==== Material provided

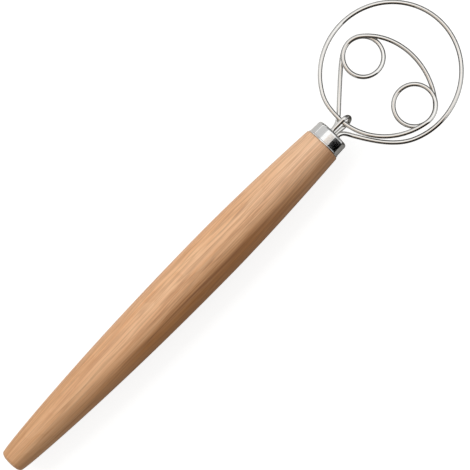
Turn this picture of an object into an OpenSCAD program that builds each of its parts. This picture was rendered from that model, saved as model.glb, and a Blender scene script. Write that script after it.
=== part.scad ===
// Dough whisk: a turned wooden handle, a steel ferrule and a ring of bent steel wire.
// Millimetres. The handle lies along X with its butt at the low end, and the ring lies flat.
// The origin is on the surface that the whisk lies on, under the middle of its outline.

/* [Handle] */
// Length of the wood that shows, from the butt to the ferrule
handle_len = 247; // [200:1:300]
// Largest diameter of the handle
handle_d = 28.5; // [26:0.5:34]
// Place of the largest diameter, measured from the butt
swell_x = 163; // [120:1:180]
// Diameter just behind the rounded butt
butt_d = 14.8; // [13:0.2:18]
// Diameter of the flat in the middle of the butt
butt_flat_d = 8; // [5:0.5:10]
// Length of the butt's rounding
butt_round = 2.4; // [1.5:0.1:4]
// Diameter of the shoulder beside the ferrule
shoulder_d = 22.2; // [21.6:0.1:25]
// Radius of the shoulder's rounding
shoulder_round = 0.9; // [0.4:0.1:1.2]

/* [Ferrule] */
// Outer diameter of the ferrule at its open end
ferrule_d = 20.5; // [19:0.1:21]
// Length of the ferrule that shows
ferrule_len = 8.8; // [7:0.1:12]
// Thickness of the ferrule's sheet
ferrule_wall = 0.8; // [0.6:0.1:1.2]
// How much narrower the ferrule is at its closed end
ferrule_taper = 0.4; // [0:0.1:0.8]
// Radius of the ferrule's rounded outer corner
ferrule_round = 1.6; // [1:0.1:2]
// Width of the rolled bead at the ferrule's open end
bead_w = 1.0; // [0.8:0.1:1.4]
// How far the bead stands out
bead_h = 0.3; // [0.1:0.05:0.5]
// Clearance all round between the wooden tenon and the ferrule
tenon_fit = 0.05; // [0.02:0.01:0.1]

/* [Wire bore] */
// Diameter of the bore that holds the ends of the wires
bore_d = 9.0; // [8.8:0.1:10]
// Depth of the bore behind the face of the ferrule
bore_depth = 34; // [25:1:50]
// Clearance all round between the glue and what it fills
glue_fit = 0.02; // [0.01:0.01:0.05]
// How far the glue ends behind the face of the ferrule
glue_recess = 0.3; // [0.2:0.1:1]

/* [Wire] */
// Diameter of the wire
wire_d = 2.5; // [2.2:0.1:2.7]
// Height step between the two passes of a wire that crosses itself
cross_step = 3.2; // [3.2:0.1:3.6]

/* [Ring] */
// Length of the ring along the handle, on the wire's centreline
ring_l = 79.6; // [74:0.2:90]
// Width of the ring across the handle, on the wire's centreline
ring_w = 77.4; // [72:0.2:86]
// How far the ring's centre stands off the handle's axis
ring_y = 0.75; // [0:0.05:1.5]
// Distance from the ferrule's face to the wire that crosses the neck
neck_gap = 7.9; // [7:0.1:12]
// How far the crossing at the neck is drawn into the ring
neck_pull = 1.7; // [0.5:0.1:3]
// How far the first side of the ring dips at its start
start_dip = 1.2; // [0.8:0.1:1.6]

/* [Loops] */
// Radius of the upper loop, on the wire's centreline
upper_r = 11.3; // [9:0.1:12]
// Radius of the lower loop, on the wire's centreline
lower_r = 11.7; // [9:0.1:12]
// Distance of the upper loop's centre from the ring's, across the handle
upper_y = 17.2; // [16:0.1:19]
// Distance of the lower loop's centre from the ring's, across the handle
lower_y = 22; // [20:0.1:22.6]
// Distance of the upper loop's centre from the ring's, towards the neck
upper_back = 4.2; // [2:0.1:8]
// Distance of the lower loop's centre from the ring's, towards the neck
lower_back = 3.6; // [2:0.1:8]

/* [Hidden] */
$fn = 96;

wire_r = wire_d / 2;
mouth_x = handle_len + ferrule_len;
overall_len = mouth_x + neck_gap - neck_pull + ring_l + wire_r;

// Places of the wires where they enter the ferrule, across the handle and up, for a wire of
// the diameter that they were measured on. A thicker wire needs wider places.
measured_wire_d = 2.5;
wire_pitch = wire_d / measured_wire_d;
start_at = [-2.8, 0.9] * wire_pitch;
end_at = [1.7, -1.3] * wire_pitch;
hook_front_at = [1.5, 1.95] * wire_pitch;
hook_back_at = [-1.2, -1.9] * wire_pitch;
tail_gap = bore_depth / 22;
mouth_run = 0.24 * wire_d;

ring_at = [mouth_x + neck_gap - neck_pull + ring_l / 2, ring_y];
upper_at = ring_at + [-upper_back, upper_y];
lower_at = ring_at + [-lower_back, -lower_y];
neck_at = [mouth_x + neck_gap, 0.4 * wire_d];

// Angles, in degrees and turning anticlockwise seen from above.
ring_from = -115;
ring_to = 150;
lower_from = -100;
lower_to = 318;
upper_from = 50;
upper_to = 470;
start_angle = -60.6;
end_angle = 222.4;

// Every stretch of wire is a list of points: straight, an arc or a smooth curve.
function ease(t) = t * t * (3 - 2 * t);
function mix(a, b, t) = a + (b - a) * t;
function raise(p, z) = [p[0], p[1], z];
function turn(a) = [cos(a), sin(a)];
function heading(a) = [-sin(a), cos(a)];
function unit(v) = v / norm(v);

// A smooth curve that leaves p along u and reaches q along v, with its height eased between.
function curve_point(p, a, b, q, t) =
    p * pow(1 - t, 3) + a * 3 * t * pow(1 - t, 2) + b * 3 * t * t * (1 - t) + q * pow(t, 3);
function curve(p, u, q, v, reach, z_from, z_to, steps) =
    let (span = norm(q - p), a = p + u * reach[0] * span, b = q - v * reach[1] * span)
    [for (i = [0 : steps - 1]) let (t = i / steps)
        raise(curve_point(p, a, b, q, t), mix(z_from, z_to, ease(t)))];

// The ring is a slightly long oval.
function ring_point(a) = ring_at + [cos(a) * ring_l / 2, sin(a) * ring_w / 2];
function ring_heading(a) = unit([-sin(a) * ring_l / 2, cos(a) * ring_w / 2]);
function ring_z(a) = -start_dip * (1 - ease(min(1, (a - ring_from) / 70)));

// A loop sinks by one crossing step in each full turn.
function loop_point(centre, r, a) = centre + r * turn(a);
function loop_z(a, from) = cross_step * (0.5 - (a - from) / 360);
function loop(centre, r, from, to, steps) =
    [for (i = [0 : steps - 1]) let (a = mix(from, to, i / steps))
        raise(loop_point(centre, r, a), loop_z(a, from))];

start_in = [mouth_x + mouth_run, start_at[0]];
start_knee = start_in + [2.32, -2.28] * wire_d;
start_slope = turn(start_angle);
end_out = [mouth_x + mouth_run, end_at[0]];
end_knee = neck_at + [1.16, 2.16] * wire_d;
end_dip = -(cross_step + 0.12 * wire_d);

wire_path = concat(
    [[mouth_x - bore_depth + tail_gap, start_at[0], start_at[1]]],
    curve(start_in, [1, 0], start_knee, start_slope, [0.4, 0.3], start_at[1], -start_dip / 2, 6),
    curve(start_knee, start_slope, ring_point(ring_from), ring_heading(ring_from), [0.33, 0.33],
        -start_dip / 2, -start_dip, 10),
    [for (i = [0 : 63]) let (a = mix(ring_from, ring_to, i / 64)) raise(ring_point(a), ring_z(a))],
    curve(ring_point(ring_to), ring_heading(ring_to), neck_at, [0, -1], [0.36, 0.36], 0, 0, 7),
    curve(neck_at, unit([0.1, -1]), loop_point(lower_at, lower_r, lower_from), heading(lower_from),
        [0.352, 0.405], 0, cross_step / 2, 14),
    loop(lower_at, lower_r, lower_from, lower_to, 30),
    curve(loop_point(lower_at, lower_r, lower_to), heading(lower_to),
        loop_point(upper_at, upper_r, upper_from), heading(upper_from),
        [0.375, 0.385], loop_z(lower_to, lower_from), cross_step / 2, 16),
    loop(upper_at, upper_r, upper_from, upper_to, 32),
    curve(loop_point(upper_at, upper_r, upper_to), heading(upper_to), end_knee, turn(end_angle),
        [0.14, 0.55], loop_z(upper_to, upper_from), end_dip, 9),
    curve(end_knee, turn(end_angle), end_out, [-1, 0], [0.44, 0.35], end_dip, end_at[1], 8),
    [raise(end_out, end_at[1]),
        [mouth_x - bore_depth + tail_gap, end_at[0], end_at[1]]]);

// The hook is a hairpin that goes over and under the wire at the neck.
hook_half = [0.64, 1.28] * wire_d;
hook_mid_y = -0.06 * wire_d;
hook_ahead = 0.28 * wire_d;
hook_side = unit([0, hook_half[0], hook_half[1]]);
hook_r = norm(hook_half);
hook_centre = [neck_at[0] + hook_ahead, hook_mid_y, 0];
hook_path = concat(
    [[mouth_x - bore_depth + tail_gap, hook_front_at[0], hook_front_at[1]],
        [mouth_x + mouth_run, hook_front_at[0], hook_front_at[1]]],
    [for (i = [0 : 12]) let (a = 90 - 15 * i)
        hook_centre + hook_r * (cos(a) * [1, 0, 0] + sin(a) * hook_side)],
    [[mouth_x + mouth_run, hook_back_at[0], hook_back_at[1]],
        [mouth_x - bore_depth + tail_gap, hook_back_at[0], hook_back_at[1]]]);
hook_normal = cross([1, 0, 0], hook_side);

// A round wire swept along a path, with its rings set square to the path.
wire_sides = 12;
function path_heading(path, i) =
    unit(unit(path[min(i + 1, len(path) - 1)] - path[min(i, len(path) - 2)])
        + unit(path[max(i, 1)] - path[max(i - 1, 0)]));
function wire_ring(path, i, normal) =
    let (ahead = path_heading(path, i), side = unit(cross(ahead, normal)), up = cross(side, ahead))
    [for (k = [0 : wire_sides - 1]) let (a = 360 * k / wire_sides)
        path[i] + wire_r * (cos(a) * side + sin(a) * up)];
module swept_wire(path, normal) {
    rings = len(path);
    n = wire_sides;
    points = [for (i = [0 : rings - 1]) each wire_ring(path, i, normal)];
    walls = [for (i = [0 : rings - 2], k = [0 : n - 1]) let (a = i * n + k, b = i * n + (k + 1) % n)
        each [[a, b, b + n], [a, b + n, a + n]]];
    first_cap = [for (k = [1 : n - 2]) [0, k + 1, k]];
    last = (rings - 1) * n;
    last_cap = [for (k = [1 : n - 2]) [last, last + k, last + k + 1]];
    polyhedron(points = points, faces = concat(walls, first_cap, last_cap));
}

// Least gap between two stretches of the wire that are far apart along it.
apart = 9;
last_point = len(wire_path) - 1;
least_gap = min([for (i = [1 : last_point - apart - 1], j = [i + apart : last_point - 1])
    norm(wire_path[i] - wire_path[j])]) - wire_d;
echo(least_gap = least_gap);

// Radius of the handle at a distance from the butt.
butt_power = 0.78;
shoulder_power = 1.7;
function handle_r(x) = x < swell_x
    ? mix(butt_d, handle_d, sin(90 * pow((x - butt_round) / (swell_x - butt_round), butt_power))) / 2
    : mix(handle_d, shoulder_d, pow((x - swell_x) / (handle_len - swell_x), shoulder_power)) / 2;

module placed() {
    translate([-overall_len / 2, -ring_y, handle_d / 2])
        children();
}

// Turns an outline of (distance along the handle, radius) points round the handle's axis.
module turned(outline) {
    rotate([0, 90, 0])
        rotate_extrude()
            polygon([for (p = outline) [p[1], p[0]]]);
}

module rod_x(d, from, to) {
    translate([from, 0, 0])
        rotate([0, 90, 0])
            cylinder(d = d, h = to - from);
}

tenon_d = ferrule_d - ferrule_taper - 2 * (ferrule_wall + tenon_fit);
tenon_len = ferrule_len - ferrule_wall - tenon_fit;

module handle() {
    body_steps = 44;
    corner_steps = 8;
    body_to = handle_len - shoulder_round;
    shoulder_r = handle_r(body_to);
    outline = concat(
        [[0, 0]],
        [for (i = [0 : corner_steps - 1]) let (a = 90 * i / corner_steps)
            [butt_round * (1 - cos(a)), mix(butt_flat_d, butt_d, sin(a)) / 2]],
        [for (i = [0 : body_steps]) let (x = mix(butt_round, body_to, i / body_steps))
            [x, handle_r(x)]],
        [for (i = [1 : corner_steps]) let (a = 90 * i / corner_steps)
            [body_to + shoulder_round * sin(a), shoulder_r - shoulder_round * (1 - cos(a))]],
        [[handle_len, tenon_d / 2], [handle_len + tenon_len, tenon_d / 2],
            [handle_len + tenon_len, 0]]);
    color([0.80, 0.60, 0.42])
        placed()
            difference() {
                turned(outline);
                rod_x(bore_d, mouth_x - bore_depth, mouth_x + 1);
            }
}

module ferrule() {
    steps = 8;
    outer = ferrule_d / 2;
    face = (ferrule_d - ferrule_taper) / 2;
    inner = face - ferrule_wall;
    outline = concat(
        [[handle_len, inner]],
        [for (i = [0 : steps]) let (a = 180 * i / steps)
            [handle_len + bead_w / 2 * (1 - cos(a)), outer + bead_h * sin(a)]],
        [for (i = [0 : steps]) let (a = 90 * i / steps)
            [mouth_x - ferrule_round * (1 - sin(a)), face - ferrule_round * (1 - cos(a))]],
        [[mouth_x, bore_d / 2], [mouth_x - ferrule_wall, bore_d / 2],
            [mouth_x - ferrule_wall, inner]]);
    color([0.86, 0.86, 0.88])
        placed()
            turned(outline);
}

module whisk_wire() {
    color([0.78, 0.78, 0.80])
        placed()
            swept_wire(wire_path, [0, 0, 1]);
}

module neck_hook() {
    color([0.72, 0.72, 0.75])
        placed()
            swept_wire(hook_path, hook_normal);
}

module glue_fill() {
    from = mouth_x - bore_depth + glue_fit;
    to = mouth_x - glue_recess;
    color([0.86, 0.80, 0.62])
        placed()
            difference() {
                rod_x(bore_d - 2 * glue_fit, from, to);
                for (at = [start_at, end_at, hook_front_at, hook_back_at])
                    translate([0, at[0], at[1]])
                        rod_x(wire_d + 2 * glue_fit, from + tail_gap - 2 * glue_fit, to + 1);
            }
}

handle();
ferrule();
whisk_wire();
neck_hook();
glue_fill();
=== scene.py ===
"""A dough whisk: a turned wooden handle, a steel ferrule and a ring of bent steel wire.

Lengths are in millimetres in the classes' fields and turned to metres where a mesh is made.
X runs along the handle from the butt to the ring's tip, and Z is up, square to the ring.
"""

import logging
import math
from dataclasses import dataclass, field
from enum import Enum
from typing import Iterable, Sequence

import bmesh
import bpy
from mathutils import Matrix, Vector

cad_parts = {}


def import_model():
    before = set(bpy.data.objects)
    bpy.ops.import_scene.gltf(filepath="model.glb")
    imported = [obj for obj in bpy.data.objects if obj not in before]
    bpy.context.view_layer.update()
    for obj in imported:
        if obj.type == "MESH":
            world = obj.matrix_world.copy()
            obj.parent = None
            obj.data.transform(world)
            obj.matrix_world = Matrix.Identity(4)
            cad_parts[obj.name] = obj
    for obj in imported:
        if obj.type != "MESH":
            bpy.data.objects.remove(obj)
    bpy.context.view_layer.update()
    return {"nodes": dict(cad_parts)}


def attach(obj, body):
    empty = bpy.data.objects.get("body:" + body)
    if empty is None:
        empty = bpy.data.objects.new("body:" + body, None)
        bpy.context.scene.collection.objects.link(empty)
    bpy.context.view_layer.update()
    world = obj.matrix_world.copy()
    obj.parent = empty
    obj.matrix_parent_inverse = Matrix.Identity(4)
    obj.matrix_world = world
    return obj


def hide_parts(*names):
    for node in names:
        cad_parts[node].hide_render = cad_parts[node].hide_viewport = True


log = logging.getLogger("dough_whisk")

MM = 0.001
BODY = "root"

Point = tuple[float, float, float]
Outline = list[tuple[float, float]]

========

Take the line that contains "cad_parts[node].hide_render = cad_parts[node].hide_viewport" and every line after it through the end of the listing above, and repeat them exactly.

* _Completed task_
        cad_parts[node].hide_render = cad_parts[node].hide_viewport = True


log = logging.getLogger("dough_whisk")

MM = 0.001
BODY = "root"

Point = tuple[float, float, float]
Outline = list[tuple[float, float]]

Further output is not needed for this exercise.